» OBJECTIVE
Only the lines from the start of the data through the one containing "and flower spikes." belong in your answer; return them exactly.

» DATA EXCERPT
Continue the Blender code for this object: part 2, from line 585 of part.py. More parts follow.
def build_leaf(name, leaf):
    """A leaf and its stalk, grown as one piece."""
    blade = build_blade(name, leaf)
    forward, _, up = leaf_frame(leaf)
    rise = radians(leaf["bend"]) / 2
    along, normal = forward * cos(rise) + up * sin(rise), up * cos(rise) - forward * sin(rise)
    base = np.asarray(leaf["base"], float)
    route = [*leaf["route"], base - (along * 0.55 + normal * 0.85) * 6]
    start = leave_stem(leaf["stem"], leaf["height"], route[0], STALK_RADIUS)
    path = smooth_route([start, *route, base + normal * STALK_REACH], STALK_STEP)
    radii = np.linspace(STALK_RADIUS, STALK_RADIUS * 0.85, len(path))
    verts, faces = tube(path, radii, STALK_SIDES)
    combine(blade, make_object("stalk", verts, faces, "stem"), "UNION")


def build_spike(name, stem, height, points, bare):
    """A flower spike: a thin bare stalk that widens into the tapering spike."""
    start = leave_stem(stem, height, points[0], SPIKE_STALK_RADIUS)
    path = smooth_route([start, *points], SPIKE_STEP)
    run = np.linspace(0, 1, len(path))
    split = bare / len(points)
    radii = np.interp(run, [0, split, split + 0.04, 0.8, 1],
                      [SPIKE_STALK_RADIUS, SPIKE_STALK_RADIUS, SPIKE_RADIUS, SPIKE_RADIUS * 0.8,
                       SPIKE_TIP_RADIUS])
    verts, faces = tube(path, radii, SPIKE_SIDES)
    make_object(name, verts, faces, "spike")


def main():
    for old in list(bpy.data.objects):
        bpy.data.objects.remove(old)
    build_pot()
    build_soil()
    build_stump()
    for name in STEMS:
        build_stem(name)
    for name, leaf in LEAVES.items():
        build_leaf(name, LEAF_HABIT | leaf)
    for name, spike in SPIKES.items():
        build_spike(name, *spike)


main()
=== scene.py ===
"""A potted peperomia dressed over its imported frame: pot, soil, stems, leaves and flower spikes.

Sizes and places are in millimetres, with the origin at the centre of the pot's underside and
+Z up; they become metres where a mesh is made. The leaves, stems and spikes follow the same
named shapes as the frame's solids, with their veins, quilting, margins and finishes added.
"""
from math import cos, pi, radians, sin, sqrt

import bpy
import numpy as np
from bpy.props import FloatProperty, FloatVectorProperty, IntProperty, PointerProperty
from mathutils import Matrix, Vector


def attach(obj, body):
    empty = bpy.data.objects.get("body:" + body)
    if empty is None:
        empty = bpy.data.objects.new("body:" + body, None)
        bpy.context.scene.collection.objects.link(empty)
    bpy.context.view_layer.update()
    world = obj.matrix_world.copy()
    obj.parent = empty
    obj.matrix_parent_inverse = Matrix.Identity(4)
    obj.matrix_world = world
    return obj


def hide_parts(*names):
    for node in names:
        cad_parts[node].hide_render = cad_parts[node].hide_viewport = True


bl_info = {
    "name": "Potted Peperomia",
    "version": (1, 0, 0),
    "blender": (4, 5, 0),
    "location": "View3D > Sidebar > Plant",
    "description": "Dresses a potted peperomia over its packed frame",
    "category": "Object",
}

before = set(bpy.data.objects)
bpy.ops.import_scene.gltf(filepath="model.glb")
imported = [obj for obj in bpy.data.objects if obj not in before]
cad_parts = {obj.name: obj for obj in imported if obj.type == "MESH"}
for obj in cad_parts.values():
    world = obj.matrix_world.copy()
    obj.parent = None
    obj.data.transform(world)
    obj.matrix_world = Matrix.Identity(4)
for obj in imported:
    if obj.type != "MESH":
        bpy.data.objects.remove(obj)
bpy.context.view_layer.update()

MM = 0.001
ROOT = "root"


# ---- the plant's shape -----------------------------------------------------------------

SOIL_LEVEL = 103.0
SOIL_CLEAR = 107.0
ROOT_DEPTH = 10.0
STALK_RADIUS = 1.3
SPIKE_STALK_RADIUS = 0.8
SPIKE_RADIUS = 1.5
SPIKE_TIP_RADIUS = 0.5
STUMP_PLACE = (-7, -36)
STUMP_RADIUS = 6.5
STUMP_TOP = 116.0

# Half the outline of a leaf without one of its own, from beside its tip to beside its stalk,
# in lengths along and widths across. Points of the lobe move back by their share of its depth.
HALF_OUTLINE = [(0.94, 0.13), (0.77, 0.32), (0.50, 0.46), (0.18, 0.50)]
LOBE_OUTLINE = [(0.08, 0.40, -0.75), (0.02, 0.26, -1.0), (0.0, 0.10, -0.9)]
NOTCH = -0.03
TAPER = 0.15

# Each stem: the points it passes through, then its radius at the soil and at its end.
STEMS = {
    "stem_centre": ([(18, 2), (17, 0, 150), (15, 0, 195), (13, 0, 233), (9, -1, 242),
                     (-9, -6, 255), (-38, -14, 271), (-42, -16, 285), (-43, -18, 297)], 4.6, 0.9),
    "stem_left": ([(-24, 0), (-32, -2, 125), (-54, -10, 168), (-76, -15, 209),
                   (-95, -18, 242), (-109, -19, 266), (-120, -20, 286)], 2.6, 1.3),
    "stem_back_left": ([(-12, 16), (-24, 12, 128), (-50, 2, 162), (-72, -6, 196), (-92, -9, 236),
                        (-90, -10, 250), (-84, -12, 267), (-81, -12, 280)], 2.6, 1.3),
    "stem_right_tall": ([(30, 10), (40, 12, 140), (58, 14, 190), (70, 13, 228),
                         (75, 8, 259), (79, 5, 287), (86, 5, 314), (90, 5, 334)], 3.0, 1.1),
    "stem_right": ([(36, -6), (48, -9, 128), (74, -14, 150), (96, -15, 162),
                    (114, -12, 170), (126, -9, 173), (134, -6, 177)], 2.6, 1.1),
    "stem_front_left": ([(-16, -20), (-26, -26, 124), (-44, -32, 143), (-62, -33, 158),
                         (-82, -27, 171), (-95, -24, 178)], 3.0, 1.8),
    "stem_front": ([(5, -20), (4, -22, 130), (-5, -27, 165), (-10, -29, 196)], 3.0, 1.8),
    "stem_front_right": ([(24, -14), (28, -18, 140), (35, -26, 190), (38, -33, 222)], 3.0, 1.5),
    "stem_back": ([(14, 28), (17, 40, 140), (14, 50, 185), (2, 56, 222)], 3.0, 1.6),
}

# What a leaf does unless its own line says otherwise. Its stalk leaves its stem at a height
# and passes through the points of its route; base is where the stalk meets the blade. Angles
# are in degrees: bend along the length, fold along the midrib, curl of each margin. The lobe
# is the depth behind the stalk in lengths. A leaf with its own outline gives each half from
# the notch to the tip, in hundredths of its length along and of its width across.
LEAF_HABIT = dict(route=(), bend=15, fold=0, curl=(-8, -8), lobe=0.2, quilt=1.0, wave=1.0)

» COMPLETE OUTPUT
Continue the Blender code for this object: part 2, from line 585 of part.py. More parts follow.
def build_leaf(name, leaf):
    """A leaf and its stalk, grown as one piece."""
    blade = build_blade(name, leaf)
    forward, _, up = leaf_frame(leaf)
    rise = radians(leaf["bend"]) / 2
    along, normal = forward * cos(rise) + up * sin(rise), up * cos(rise) - forward * sin(rise)
    base = np.asarray(leaf["base"], float)
    route = [*leaf["route"], base - (along * 0.55 + normal * 0.85) * 6]
    start = leave_stem(leaf["stem"], leaf["height"], route[0], STALK_RADIUS)
    path = smooth_route([start, *route, base + normal * STALK_REACH], STALK_STEP)
    radii = np.linspace(STALK_RADIUS, STALK_RADIUS * 0.85, len(path))
    verts, faces = tube(path, radii, STALK_SIDES)
    combine(blade, make_object("stalk", verts, faces, "stem"), "UNION")


def build_spike(name, stem, height, points, bare):
    """A flower spike: a thin bare stalk that widens into the tapering spike."""
    start = leave_stem(stem, height, points[0], SPIKE_STALK_RADIUS)
    path = smooth_route([start, *points], SPIKE_STEP)
    run = np.linspace(0, 1, len(path))
    split = bare / len(points)
    radii = np.interp(run, [0, split, split + 0.04, 0.8, 1],
                      [SPIKE_STALK_RADIUS, SPIKE_STALK_RADIUS, SPIKE_RADIUS, SPIKE_RADIUS * 0.8,
                       SPIKE_TIP_RADIUS])
    verts, faces = tube(path, radii, SPIKE_SIDES)
    make_object(name, verts, faces, "spike")


def main():
    for old in list(bpy.data.objects):
        bpy.data.objects.remove(old)
    build_pot()
    build_soil()
    build_stump()
    for name in STEMS:
        build_stem(name)
    for name, leaf in LEAVES.items():
        build_leaf(name, LEAF_HABIT | leaf)
    for name, spike in SPIKES.items():
        build_spike(name, *spike)


main()
=== scene.py ===
"""A potted peperomia dressed over its imported frame: pot, soil, stems, leaves and flower spikes.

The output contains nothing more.